PROBLEM REQUIREMENTS |
State how many lines in the entries below contain "parts". Write nothing but the number.

RECORD LIST |
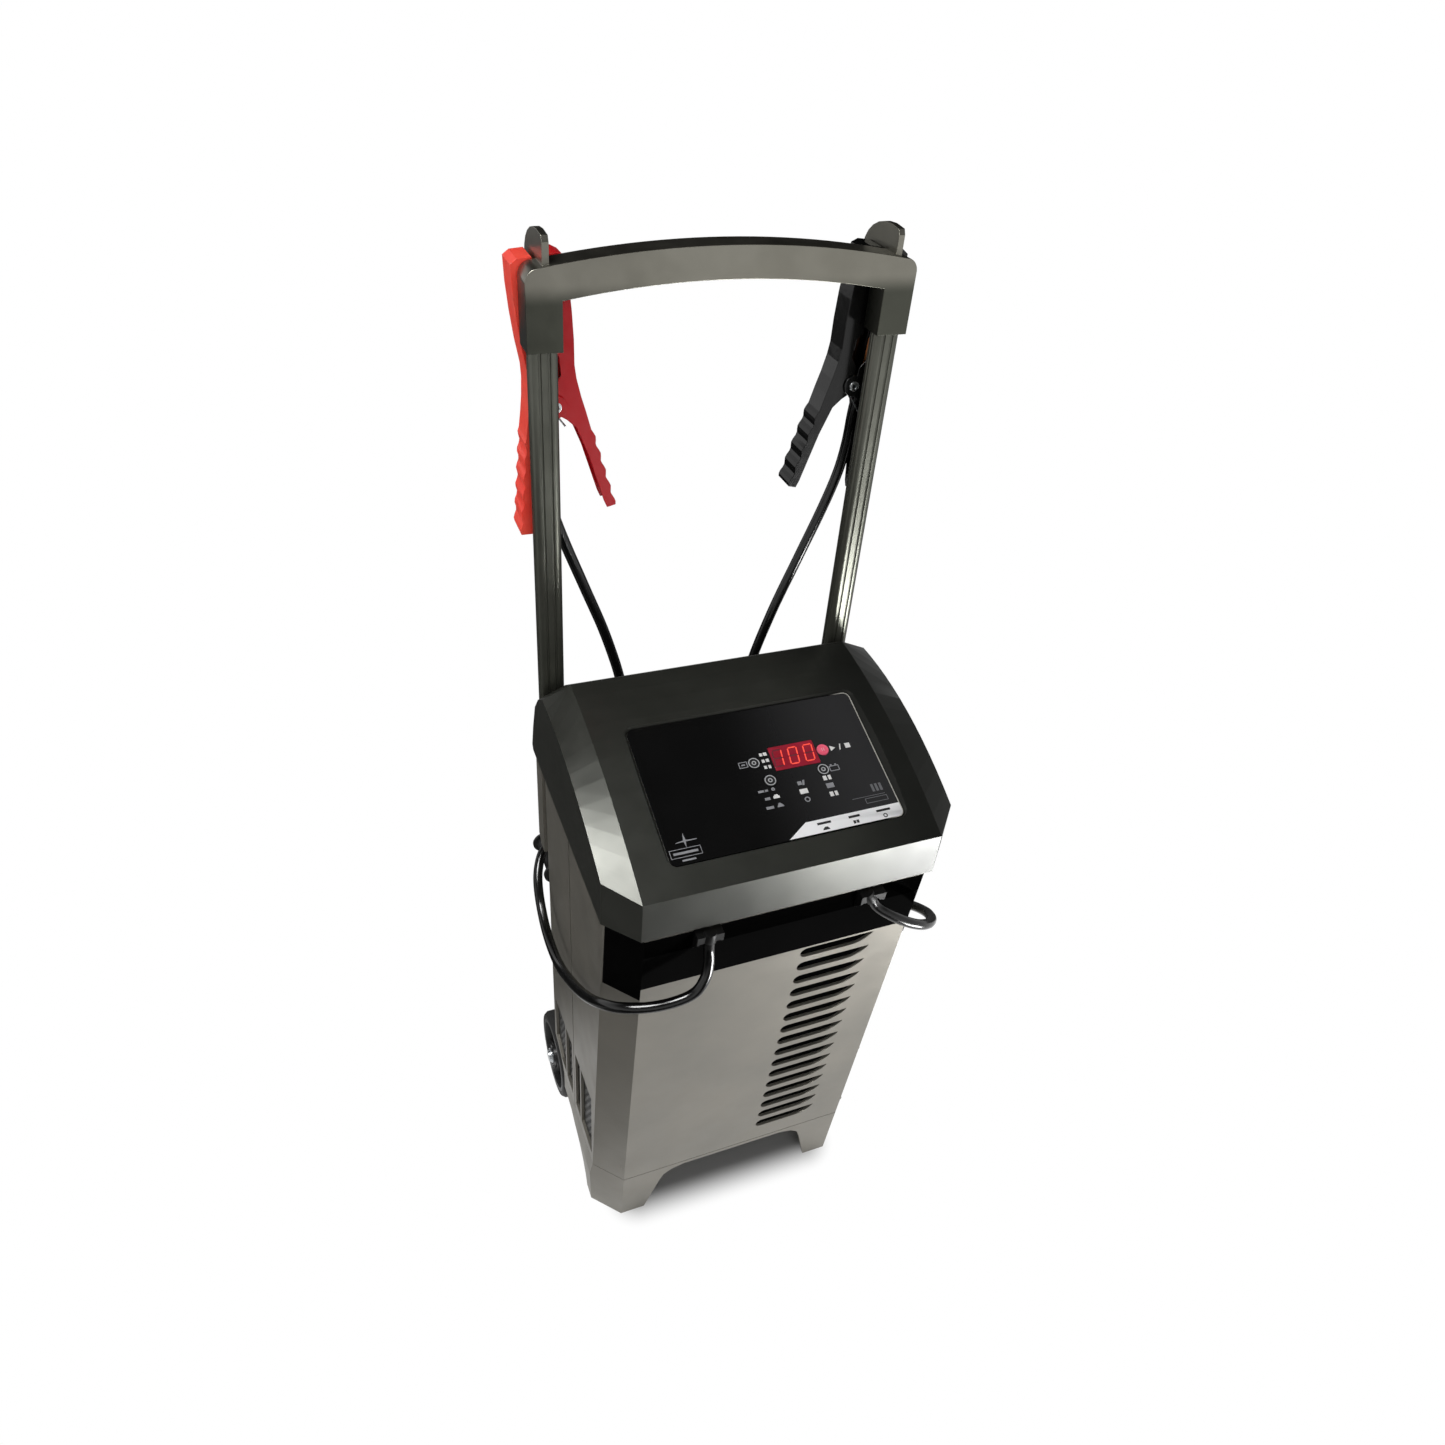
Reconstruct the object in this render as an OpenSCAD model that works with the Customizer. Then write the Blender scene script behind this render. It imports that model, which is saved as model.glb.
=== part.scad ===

--

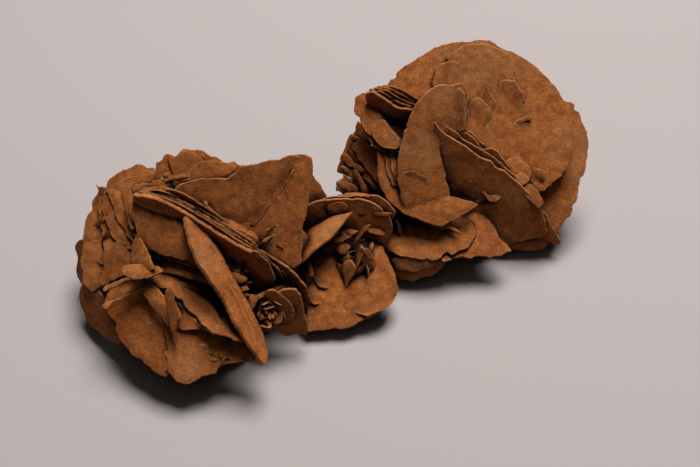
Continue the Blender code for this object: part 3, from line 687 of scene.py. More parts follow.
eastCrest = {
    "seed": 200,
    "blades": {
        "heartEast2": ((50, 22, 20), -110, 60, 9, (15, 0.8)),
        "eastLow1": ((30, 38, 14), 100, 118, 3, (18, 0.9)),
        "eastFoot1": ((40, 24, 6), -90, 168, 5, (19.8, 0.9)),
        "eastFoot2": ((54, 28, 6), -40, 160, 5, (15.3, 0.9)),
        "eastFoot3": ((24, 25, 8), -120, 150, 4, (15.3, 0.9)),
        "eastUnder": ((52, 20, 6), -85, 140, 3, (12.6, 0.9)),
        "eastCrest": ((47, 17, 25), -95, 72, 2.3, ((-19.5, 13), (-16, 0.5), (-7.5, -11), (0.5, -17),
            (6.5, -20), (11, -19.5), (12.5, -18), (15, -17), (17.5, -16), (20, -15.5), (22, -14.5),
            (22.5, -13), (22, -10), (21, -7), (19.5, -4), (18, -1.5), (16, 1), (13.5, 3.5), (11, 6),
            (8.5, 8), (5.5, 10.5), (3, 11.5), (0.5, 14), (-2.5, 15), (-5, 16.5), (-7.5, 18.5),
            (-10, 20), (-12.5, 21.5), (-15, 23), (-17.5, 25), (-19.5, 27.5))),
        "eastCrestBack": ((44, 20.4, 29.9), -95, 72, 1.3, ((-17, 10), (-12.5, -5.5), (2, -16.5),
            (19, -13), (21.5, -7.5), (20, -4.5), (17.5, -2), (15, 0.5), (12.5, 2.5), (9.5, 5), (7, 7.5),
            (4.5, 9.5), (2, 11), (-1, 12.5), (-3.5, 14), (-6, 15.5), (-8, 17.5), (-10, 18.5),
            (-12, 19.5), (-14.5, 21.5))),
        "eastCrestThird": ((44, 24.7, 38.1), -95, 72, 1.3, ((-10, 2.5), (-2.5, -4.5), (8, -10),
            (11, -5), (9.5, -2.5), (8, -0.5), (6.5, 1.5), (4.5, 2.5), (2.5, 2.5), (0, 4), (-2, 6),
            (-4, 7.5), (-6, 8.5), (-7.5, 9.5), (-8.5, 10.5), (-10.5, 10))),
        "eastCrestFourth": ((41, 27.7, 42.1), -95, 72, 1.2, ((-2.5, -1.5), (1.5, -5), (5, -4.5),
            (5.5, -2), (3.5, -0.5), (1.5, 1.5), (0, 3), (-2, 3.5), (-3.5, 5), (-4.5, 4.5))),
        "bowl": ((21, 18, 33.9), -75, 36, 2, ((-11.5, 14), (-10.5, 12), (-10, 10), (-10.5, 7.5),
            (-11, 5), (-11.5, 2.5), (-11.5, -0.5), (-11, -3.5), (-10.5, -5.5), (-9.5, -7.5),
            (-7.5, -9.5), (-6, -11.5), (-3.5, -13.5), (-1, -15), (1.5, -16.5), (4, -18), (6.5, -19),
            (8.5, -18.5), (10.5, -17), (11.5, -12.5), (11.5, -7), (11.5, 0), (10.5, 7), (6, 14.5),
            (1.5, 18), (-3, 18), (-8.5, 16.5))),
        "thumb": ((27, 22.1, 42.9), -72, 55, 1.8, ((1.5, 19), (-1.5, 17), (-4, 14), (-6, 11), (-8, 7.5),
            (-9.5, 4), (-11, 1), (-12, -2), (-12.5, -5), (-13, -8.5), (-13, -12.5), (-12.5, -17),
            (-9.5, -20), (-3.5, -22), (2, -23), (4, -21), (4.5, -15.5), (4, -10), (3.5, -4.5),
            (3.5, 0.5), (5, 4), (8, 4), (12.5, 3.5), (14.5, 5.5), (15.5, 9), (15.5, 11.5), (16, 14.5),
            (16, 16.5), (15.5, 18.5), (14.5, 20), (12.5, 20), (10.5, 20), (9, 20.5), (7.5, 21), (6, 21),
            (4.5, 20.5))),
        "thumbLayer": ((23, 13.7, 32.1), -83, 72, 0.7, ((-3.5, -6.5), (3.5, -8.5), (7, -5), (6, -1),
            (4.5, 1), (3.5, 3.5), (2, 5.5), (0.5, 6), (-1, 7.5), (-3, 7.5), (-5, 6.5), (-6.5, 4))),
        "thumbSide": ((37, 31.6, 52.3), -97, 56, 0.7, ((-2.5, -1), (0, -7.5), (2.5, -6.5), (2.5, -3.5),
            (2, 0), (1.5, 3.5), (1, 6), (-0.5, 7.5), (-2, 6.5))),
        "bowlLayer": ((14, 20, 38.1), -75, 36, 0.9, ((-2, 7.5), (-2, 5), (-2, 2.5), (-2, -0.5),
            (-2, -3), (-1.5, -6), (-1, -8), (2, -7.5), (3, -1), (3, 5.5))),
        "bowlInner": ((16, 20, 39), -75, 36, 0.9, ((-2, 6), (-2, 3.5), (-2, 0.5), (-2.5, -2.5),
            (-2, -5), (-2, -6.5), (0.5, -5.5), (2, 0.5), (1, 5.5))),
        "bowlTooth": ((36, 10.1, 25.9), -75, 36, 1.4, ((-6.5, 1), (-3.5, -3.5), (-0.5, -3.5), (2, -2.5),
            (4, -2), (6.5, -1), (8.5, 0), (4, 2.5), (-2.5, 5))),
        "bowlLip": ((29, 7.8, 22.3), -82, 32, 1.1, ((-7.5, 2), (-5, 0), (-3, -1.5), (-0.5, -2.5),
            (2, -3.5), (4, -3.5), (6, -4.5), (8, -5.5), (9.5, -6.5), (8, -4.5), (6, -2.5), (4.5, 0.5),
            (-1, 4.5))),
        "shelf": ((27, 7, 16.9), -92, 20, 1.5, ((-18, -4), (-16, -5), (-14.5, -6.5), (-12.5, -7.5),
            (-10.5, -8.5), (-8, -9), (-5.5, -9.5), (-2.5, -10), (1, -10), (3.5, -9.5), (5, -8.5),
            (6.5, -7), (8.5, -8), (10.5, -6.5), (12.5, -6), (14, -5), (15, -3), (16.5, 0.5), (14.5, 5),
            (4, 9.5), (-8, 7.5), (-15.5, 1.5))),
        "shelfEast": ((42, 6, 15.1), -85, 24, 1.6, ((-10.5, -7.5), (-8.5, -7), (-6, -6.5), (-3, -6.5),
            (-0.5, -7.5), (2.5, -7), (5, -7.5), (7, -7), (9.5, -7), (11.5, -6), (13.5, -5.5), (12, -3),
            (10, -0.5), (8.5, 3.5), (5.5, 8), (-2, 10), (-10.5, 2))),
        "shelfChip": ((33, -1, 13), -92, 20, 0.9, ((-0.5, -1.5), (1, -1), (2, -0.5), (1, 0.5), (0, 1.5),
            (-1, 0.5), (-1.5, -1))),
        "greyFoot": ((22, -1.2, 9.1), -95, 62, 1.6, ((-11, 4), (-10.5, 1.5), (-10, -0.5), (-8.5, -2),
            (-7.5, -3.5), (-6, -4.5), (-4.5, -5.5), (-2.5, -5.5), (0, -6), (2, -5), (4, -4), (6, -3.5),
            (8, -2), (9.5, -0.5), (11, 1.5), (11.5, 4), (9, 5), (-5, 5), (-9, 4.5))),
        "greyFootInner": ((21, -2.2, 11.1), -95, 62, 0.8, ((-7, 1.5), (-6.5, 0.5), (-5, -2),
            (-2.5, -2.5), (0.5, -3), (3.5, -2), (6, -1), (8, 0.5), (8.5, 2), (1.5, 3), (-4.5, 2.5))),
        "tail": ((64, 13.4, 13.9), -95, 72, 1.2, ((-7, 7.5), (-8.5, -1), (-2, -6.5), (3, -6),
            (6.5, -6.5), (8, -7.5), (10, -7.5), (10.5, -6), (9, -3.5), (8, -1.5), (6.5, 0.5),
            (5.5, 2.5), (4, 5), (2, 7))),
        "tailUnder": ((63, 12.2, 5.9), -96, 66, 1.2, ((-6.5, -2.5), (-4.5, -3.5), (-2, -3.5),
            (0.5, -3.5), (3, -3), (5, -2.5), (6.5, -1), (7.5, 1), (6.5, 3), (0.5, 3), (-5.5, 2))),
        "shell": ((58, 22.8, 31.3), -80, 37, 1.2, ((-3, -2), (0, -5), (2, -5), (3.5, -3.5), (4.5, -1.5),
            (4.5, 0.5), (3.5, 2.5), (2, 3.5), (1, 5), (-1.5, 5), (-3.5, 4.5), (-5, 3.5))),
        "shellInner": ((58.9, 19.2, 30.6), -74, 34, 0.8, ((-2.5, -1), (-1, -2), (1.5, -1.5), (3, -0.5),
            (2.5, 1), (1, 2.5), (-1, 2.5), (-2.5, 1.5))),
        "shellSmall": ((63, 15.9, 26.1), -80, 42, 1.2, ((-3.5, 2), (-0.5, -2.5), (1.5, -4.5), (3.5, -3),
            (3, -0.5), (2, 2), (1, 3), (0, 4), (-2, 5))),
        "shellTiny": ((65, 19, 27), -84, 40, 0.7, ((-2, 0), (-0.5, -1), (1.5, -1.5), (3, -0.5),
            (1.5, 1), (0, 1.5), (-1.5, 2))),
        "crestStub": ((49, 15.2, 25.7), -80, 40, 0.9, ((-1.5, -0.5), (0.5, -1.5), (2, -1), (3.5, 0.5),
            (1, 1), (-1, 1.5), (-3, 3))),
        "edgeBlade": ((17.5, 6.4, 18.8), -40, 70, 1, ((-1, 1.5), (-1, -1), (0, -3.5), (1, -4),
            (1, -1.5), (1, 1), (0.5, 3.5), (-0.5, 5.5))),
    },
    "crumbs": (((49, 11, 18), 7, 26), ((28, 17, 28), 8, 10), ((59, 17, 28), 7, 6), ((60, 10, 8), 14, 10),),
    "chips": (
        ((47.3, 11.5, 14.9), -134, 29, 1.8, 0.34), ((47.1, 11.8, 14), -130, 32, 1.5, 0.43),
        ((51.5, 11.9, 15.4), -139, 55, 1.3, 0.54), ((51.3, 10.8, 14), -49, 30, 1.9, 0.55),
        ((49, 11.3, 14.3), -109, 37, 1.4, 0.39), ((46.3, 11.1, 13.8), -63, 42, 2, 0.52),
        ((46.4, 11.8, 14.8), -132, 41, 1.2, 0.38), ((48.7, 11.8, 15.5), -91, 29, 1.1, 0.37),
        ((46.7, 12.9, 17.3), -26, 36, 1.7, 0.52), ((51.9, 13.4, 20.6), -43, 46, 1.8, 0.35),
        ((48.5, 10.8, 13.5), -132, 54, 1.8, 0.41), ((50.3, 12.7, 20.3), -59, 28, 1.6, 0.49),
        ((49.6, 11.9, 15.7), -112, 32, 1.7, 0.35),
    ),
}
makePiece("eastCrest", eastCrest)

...

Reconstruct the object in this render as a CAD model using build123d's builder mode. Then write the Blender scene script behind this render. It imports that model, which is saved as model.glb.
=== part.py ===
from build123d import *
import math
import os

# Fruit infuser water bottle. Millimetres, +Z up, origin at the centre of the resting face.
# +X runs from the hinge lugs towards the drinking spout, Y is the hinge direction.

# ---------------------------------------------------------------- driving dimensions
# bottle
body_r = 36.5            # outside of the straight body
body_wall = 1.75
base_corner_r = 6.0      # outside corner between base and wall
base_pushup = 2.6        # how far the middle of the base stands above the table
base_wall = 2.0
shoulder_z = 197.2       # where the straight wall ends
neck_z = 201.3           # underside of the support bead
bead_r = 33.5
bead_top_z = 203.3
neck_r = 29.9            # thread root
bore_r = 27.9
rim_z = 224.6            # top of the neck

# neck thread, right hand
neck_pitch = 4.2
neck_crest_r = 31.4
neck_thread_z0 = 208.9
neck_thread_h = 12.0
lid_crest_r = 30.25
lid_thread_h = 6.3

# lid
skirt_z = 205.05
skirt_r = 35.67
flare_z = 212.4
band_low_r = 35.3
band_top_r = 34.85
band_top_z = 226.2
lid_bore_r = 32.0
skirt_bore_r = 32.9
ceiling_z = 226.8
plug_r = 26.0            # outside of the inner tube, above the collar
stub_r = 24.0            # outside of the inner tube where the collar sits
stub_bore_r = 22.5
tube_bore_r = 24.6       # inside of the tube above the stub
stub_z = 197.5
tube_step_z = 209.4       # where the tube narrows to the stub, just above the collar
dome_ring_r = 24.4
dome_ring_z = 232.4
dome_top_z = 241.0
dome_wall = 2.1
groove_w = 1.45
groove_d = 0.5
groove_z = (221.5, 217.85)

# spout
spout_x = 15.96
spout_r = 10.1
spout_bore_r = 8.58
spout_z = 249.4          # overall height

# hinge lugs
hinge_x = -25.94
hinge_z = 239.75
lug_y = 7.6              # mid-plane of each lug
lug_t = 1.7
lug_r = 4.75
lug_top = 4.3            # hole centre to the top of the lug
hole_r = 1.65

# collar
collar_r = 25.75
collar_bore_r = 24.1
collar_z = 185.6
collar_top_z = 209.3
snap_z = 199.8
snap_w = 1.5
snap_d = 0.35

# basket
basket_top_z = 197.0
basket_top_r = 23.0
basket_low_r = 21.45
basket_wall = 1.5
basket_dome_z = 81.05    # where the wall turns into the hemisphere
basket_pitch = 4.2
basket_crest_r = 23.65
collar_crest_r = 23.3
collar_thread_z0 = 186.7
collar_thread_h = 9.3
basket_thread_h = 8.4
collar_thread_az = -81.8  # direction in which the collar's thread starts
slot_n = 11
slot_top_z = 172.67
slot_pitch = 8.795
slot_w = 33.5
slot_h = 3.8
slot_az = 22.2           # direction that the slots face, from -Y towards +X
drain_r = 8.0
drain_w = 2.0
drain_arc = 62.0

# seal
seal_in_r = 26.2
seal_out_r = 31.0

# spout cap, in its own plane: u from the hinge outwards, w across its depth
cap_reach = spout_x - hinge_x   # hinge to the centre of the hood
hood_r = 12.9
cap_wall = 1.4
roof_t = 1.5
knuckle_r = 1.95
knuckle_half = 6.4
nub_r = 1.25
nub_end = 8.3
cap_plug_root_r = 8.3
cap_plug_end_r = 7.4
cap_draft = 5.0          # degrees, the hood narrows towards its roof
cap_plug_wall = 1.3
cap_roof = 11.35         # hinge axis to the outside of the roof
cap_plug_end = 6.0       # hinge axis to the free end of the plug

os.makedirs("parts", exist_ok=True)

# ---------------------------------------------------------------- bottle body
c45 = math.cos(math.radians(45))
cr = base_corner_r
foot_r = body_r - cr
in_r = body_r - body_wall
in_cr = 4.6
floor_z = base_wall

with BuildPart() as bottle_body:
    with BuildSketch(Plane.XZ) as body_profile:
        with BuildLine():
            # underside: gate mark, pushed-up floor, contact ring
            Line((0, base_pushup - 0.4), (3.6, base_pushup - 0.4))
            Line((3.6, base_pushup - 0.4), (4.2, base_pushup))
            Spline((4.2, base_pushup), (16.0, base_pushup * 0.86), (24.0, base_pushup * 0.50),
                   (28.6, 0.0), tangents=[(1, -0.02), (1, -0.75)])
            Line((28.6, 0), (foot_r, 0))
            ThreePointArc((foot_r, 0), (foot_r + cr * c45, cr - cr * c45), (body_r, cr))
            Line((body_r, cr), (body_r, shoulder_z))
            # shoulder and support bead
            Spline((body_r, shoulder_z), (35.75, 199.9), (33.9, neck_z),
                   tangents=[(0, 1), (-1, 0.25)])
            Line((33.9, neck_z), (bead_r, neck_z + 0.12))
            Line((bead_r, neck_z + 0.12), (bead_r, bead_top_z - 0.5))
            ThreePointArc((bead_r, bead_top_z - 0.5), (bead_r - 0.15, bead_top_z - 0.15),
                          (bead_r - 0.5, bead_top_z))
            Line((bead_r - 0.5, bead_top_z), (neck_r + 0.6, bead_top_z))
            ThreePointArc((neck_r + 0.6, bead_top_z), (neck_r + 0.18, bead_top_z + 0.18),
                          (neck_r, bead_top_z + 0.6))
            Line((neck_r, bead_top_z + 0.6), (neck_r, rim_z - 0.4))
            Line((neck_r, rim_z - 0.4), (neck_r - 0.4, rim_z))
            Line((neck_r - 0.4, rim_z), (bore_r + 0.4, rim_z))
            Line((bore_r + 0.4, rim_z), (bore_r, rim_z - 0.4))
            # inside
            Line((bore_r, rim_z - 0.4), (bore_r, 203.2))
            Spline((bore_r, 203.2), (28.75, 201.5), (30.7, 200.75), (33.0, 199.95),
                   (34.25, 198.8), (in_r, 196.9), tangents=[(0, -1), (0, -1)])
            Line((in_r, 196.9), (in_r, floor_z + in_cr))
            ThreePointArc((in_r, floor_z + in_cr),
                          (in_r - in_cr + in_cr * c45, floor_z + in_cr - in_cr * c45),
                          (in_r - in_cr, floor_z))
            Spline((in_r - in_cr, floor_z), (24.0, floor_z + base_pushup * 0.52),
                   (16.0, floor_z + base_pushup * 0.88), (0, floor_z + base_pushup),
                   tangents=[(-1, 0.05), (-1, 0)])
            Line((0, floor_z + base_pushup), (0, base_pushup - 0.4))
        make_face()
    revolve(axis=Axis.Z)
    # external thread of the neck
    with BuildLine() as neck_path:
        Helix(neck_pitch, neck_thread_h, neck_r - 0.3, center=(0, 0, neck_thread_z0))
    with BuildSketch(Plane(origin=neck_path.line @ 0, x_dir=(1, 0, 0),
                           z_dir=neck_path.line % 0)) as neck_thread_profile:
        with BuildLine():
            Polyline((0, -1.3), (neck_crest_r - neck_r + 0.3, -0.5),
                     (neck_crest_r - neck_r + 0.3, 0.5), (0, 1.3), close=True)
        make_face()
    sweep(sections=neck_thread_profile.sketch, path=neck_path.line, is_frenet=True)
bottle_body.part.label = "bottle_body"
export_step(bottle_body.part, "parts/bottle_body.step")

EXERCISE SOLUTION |
3